Approaching Switzerland, I remember to bring things down a notch. No autobahns here, and plenty of speed cameras!
There aren't too many negatives to talk about in this review. The Skoda Octavia RS 230's ride is a little firm, tyres slapping loudly over freeway joins, the interior isn't quite as pretty as Volkswagens based on the same platform and this model will be limited in number. And the fact that it's manual only will put some buyers off.
Skoda also doesn't know when we're getting it, saying only "sometime in 2016" but the company is confident both wagon and sedan models will be offered here.
How much? Somewhere between $45,000 and $50,000 is a safe bet.
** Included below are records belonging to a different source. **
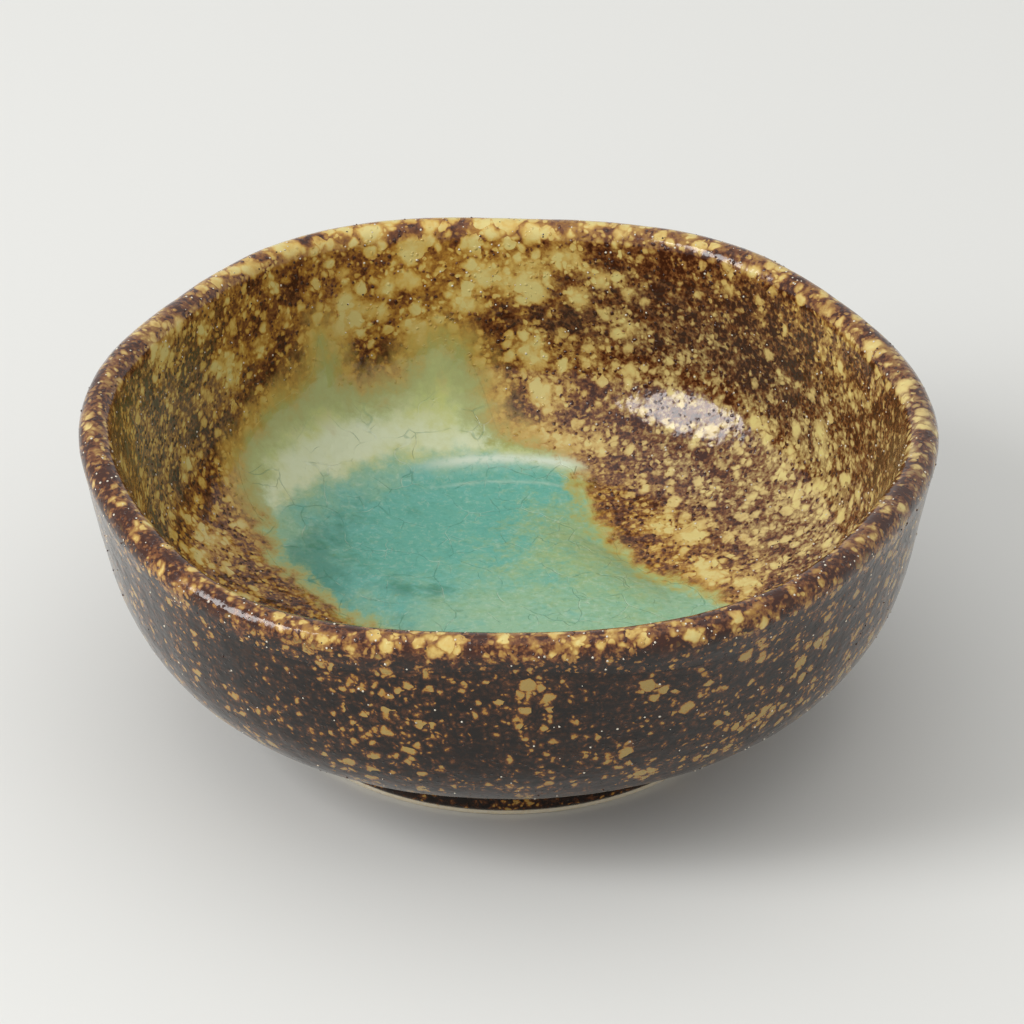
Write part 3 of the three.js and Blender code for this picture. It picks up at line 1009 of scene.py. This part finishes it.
def whole_skin(sizes):
    """The skin from the floor's centre over the lip to the foot, and where its lip begins and ends."""
    inner = inside_skin(sizes)
    lip = lip_skin(sizes)
    outer = outside_skin(sizes)
    skin = joined(inner, lip, outer)
    ways = skin.ways()
    lip_start = ways[len(inner.half) - 1]
    lip_end = ways[len(inner.half) + len(lip.half)]
    return skin, lip_start, lip_end


def drip_edge(turns, sizes, lip_end):
    """How far along the skin the amber glaze reaches down outside, at each turn."""
    return lip_end + sizes.drip_length + waves(DRIP_WAVES, turns)


def surface_rows(turns, even_ways, drip_shares, edge, lip_end):
    """The ways of a grid's rows: even ones round the bowl, and then some that lead down to the drips."""
    even = np.repeat(even_ways[:, None], len(turns), axis=1)
    drips = lip_end + drip_shares[:, None] * (edge - lip_end)[None]
    return np.concatenate([even, drips])


def grid_on(skin, turns, ways, rise):
    """Points at ways along the skin that may differ from turn to turn, lifted off the clay."""
    places = skin.at(ways.ravel())
    spread = np.broadcast_to(turns, ways.shape).ravel()
    rises = np.broadcast_to(rise, ways.shape).ravel()
    section = places.centre + places.out * (places.half + rises)[:, None]
    radius = section[:, 0] + places.give * waves(RIM_WAVES, spread) + places.lean * waves(BELLY_WAVES, spread)
    height = section[:, 1] + places.give * waves(HEIGHT_WAVES, spread)
    points = np.column_stack([radius * np.cos(spread), radius * np.sin(spread), height]) + WHEEL
    return points.reshape(*ways.shape, 3)


def glass_grid(sizes, turns, ways):
    """The upper and under side of the melted glass, a film over the amber glaze that levels in the well."""
    skin, lip_start, _ = whole_skin(sizes)
    amber = sizes.amber_coat + amber_relief(grid_on(skin, turns, ways, 0.0))
    wet = wet_depth(turns, ways, lip_start)
    film = 0.04 * MM + 0.42 * MM * smooth_step(wet, 0, 5 * MM)
    top = grid_on(skin, turns, ways, amber + film)
    level = floor_top(sizes) + sizes.glass_depth
    blend = 0.5 * MM
    levelled = level + blend * np.logaddexp(0, (top[..., 2] - level) / blend)
    top[..., 2] += (levelled - top[..., 2]) * smooth_step(wet, 0, 9 * MM)
    sunk = 0.2 * MM
    return top, grid_on(skin, turns, ways, amber - sunk)


def dish(name, bottom, top, marks, poles, ways):
    """A closed coat with a hidden under side and a visible upper side, both in rings from the middle out."""
    grid = np.concatenate([bottom, top[::-1]])
    tables = {}
    for mark, values in marks.items():
        hidden = np.repeat(values[:1], len(bottom), axis=0)
        tables[mark] = np.concatenate([hidden, values[::-1]])
    bands = disc_bands(ways.mean(axis=1)[::-1], len(bottom), True)
    return closed_mesh(name, grid, tables, poles, bands)


class BowlOperator(bpy.types.Operator):
    """What all the bowl's operators share"""

    bl_options = {"REGISTER", "UNDO"}

    @classmethod
    def poll(cls, context):
        return context.scene is not None


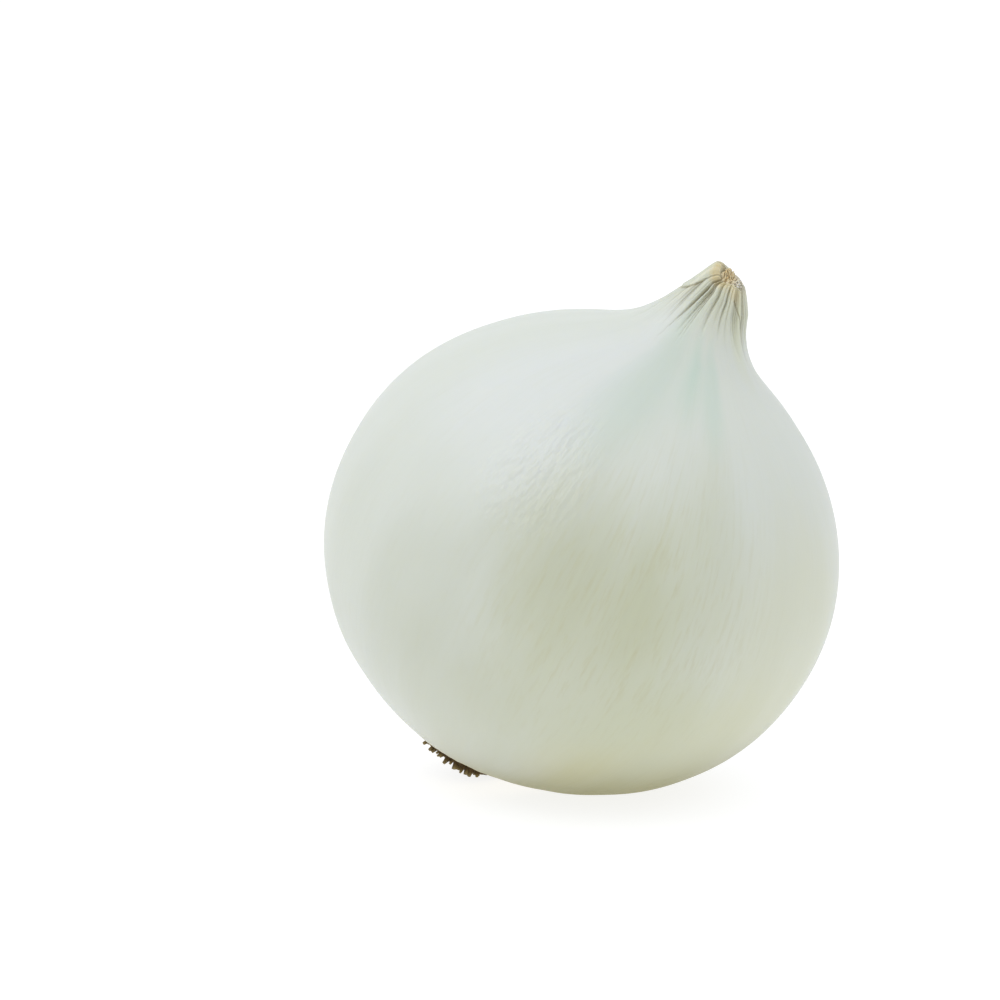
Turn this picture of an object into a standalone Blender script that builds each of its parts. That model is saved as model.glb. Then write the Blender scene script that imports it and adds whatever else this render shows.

It will be highly specified too, with all the trimmings.
Rated on pure performance, the Skoda Octavia is easily a four-star car, but this hero car is practical too. The interior is spacious and very well equipped.
And although I reckon the front seats could be a bit sportier, considering the lateral g-forces the car can induce, it feels suitably special compared to garden-variety Octavias.
There's heaps of boot space in both sedan and wagon models, it's got safety systems that bleep and beep whenever danger nears, has peculiar (and sometimes useful) driving aids and extensive smartphone integration through the infotainment screen via Android Auto or Apple CarPlay.
Listening to Dr Karl on Triple J via a global radio app while arrowing through Lichtenstein is pretty cool, I gotta say.
It may not have an exotic shape or dihedral doors, but it's one of the most involving cars you'll find for the money and has a level of practicality that's hard to beat. From Oberammergau to Officeworks, you can fill this thing with snowboards or filing cabinets and still have fun.
Perhaps it was the ultra-smooth roads, the jetlag, or maybe that I went to a new barber the week prior and the poor quality cut saw me adopt a foolhardy attitude. Whatever the case, this Czech car is tops. An epic adventure, some great roads, and a very worthy performance car, the Skoda Octavia RS 230 made a two day sprint through Europe very memorable indeed.